Por otro lado, una opinión minoritaria, pero reveladora, sostenía que, no importa cuán rigurosa sea la tecnología, siempre se pueden eludir las medidas impuestas. Reflexionemos un momento sobre cómo es posible que los prisioneros realicen llamadas extorsivas desde la Picota, mientras que en el mismo país se considera razonable e inteligente registrar la huella dactilar en un curso de conducción como medida para aumentar la seguridad vial.
Me alineé con el segundo grupo. No solo porque considero estas medidas intensamente despreciables, tratando a los aprendices como prisioneros, sino porque esta postura es menos ingenua. ¿Existe realmente una correlación entre la imposición de procedimientos totalitarios en la obtención de la licencia de conducción y la disminución de la accidentalidad vial y el respeto por el ordenamiento jurídico?
No hay ninguna. Es una muestra cruda de que las manifestaciones poco amables del Estado persisten en Colombia, a pesar de su anacronismo e ineficacia. Cuando el sistema falla, los aprendices deben repetir la clase. Y, aunque este argumento pareciera suficiente para al menos ajustar el sistema, no sobra advertir que una persona puede asistir a clases teóricas sin prestar atención o dedicarse a otras tareas.

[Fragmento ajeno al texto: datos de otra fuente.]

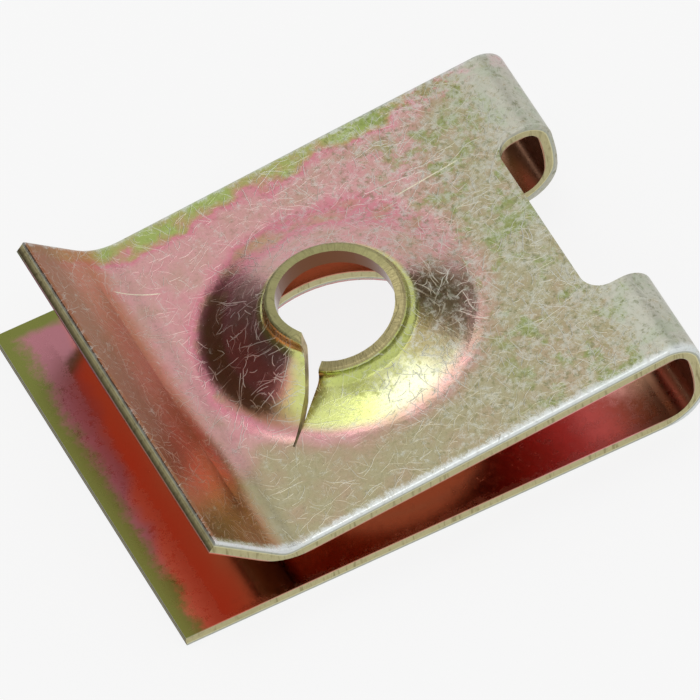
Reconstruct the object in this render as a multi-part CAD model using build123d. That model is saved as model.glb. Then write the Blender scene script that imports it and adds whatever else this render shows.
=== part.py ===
from build123d import *
from build123d.topology import SkipClean
import os
from math import atan2, cos, radians, sin, tan

# U clip speed nut: one strip of spring steel, folded to a U, whose upper leg carries a raised
# boss with a helical rim that a sheet metal screw climbs like a thread.
# Origin: centre of the clearance hole, on the underside of the lower leg.
# +X runs towards the bend, +Z up through the boss.

# Strip
thickness = 0.5
width = 15.0
rollover = 0.1               # rounding that shearing leaves on the edges of the outer face

# Legs
lower_reach = 10.15          # from the hole's centre to the square end of the lower leg
screw_gap = 2.03             # clear gap between the legs at the screw axis
leg_angle = 5.4              # the upper leg closes towards the open end by this much
clearance_radius = 4.1       # hole that the screw passes through in the lower leg

# Bend, as the inner face of the strip sees it
wall_foot_x = 9.08
wall_bulge_x = 9.2
wall_bulge_z = 1.85
wall_head_x = 9.04
foot_bend_radius = 0.95
bulge_radius = 5.0
head_bend_radius = 0.5

# Lip that leads the clip onto a panel
lip_corner_x = -6.25
lip_end_x = -8.83
lip_angle = 42.0
lip_bend_radius = 2.5

# Window through the bend, which leaves a spring ear on each side
window_x = 7.36
window_width = 7.5
window_corner = 0.8

# Boss, in the plane of the upper leg's top face
boss_x = -0.27
core_radius = 2.0            # the screw's core passes through the rim
collar_radius = 2.42         # outside of the collar that stands round the rim
boss_foot_radius = 4.78
boss_patch_radius = 5.25     # the slit stops here, where the flat leg begins
collar_height = 0.42
collar_blend_radius = 0.35
collar_hollow_radius = 0.75  # the same blend on the underside of the sheet
foot_blend_radius = 1.5
rim_rounding = 0.15          # the outer shoulder of the rim

# Thread rim
pitch = 1.6                  # climb of the rim in one turn, right-handed
rim_start = 0.5              # rim above the leg where the turn begins
tip_dip = 0.35               # the free corner of the high flange hangs back by this much
tip_dip_turn = 26.0          # over these last degrees of the turn

# Slit between the two ends of the turn
slit_angle = -135.0          # its direction, seen from above
slit_half_angle = 0.5
gap_angle = 24.0             # it opens to a V, this wide at half the core's radius
gap_reach = 3.7              # and closes to a line at this radius
gap_lean = 8.0               # its high side stands square on the climbing sheet, not upright

# How the boss is made
section_count = 19           # radial sections that its sheet is lofted through
sector_count = 8             # slices that it is joined to the leg in
section_margin = 0.5         # the sections overrun the patch by this much
bore_margin = 0.15           # and the core's wall by this much, before both are cut true
cutter_height = 8.0          # taller than all that stands on the leg


def leg_underside(x):
    """Height of the upper leg's underside above the floor."""
    return thickness + screw_gap + (x - boss_x) * tan(radians(leg_angle))


def inner_face_line():
    """The face of the strip that looks into the clip, drawn along the strip in the XZ plane."""
    lip_rise = (lip_corner_x - lip_end_x) * tan(radians(lip_angle))
    return FilletPolyline(
        (-lower_reach, thickness),
        (wall_foot_x, thickness),
        (wall_bulge_x, wall_bulge_z),
        (wall_head_x, leg_underside(wall_head_x)),
        (lip_corner_x, leg_underside(lip_corner_x)),
        (lip_end_x, leg_underside(lip_corner_x) + lip_rise),
        radius=[foot_bend_radius, bulge_radius, head_bend_radius, lip_bend_radius],
    )


def folded_strip():
    """The strip folded along its length, with the edges of its outer face rounded."""
    inner_line = inner_face_line()
    profile = Plane.XZ * make_face(offset(inner_line, thickness, side=Side.RIGHT).edges())
    strip = extrude(profile, width / 2, both=True)
    seen_from_side = Plane.XZ * inner_line

    def on_outer_face(edge):
        middle = edge @ 0.5
        return seen_from_side.distance_to(Vertex(middle.X, 0, middle.Z)) > thickness - rollover

    return fillet(strip.edges().filter_by(on_outer_face), rollover)


def bend_window():
    """The opening through the bend, a rounded rectangle in plan that runs out past the bend."""
    plan = Pos(window_x + width / 2, 0) * RectangleRounded(width, window_width, window_corner)
    return extrude(plan, width, both=True)


def rim_height(turned):
    """Height of the rim above the leg after this many degrees of the turn."""
    into_tip = max(0.0, turned - (360 - tip_dip_turn)) / tip_dip_turn
    return rim_start + pitch * turned / 360 - tip_dip * into_tip**2


def boss_section(turned):
    """Radial section of the boss's sheet: flat, foot, cone, collar, in the (radius, height) plane."""
    rim = rim_height(turned)
    cone_top = rim - collar_height
    far_end = boss_patch_radius + section_margin
    bore = core_radius - bore_margin
    slope = atan2(cone_top, boss_foot_radius - collar_radius)
    cone_drop = thickness / cos(slope)
    foot_shift = thickness * tan(slope / 2)
    top_face = FilletPolyline(
        (far_end, 0),
        (boss_foot_radius, 0),
        (collar_radius, cone_top),
        (collar_radius, rim),
        (bore, rim),
        radius=[foot_blend_radius, collar_blend_radius, rim_rounding],
    )
    underside = FilletPolyline(
        (bore, rim),
        (bore, cone_top - cone_drop + (collar_radius - bore) * tan(slope)),
        (boss_foot_radius - foot_shift, -thickness),
        (far_end, -thickness),
        radius=[collar_hollow_radius, foot_blend_radius + thickness],
    )
    far_side = Line(underside @ 1, top_face @ 0)
    return make_face(top_face.edges() + underside.edges() + far_side.edges())


def boss():
    """The raised boss, lofted round its axis through sections whose rim climbs one pitch."""
    sections = []
    for i in range(section_count):
        turned = slit_half_angle + (360 - 2 * slit_half_angle) * i / (section_count - 1)
        stand_up = Plane.XZ.rotated((0, 0, slit_angle + turned))
        sections.append(stand_up * boss_section(turned))
    patch = Cylinder(boss_patch_radius, cutter_height) - Cylinder(core_radius, cutter_height)
    return loft(sections) & patch


def boss_plane():
    """The upper leg's top face, with its origin on the screw axis and X running up the leg."""
    tilt = radians(leg_angle)
    top = leg_underside(boss_x) + thickness / cos(tilt)
    up_the_leg = (cos(tilt), 0, sin(tilt))
    along_screw = (-sin(tilt), 0, cos(tilt))
    return Plane(origin=(boss_x, 0, top), x_dir=up_the_leg, z_dir=along_screw)


def gap_at_rim():
    """Wedge that opens the slit to a V on the side of the high flange, whose cut face leans back."""
    mouth = core_radius / 2
    low_side = (mouth * cos(radians(slit_half_angle)), mouth * sin(radians(slit_half_angle)))
    levels = []
    for height in (-2 * thickness, 2 * pitch):
        lean = height * tan(radians(gap_lean))
        high_side = (mouth * cos(radians(gap_angle)), -mouth * sin(radians(gap_angle)) - lean)
        plan = make_face(Polyline(low_side, (gap_reach, 0), high_side, close=True))
        levels.append(Pos(0, 0, height) * plan)
    return Rot(0, 0, slit_angle) * loft(levels, ruled=True)


def sector(number):
    """One of the equal slices that the boss is divided into round its axis, from the slit on."""
    turn = 360 / sector_count
    about_axis = (Align.NONE, Align.NONE, Align.CENTER)
    piece = Cylinder(2 * boss_patch_radius, 2 * cutter_height, arc_size=turn, align=about_axis)
    return Rot(0, 0, slit_angle + number * turn) * piece


# Both cutters below are shorter than the gap to the other leg, so each meets one leg only.
clip = folded_strip() - bend_window()
clip -= Cylinder(clearance_radius, screw_gap)
clip -= boss_plane() * Cylinder(boss_patch_radius, screw_gap)

# The slices stay uncleaned, so that the rim's wall keeps a face of its own for each of them.
raised = boss()
with SkipClean():
    for number in range(sector_count):
        clip += boss_plane() * (raised & sector(number))
    clip -= boss_plane() * gap_at_rim()

os.makedirs("parts", exist_ok=True)
export_step(clip.solid(), "parts/clip.step")
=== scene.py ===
# %% [markdown]
# # A U clip speed nut in passivated spring steel
# The real object is one strip of spring steel, folded into a U, with a
# raised and slit thread rim on one leg. The construction gives it at its
# real size as one solid, so this lesson leaves the shape alone and is about
# the finish: a thin, coloured passivation over zinc, rubbed and scratched in
# the barrel where thousands of clips are plated together.

from math import cos, pi, radians, sin, tan

import bmesh
import bpy
from mathutils import Matrix, Vector

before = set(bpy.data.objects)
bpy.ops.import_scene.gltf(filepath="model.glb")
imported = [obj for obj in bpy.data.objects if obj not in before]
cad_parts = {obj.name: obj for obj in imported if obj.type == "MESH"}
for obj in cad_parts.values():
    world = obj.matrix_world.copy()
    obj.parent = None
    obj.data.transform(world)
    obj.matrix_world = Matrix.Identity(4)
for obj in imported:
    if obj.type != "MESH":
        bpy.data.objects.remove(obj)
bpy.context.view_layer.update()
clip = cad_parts["clip"]


# %% [markdown]
# ## Shader maths that reads like maths
# A finish is mostly arithmetic on places: how far from the screw, how deep
# in the cut edge, how near the fold. A Wire wraps one socket, and the usual
# operators on it add the Math nodes, so a mask is written as an expression.

# %% One wire of a shader
class Wire:
    """The output of a node, which takes the usual operators."""

    def __init__(self, finish, socket):
        self.finish = finish
        self.socket = socket

    def math(self, operation, *others):
        inputs = dict(enumerate((self, *others)))
        return self.finish.node("ShaderNodeMath", {"operation": operation}, inputs)

    def after(self, operation, first):
        return self.finish.node("ShaderNodeMath", {"operation": operation}, {0: first, 1: self})

    def __add__(self, other):
        return self.math("ADD", other)

    def __sub__(self, other):
        return self.math("SUBTRACT", other)

    def __mul__(self, other):
        return self.math("MULTIPLY", other)

    def __truediv__(self, other):
        return self.math("DIVIDE", other)

    def __rsub__(self, other):
        return self.after("SUBTRACT", other)

    def __abs__(self):
        return self.math("ABSOLUTE")

    __radd__ = __add__
    __rmul__ = __mul__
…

En mi experiencia estudiando Derecho en la Universidad Externado, donde solo unos pocos profesores pasaban lista, se evaluaba mediante dos exámenes orales al año. Independientemente de la asistencia a clases, era esencial conocer la mayor parte del programa. De unos 400 matriculados, solo nos graduamos alrededor de 170.
Este tipo de sistemas funcionan cuando las preguntas se escogen y redactan cuidadosamente, a diferencia de las preguntas del examen teórico para obtener la licencia de conducción, plagadas de errores gramaticales y ortográficos. Un examen bien redactado dificultaría el fraude y reforzaría los conocimientos necesarios para todo conductor. Solo en ese caso, la verificación de identidad para acceder al examen tendría sentido.
En lugar de fomentar la autonomía y fortalecer el concepto de responsabilidad, la Administración eligió el cuestionable camino del control. Considerando que la mayoría de los aprendices tienen entre 16 y 20 años, estas microdinámicas del poder podrían normalizar entre los jóvenes la omnipresencia del Estado. ¿Es este el camino que deseamos seguir? El péndulo se balancea peligrosamente hacia el autoritarismo.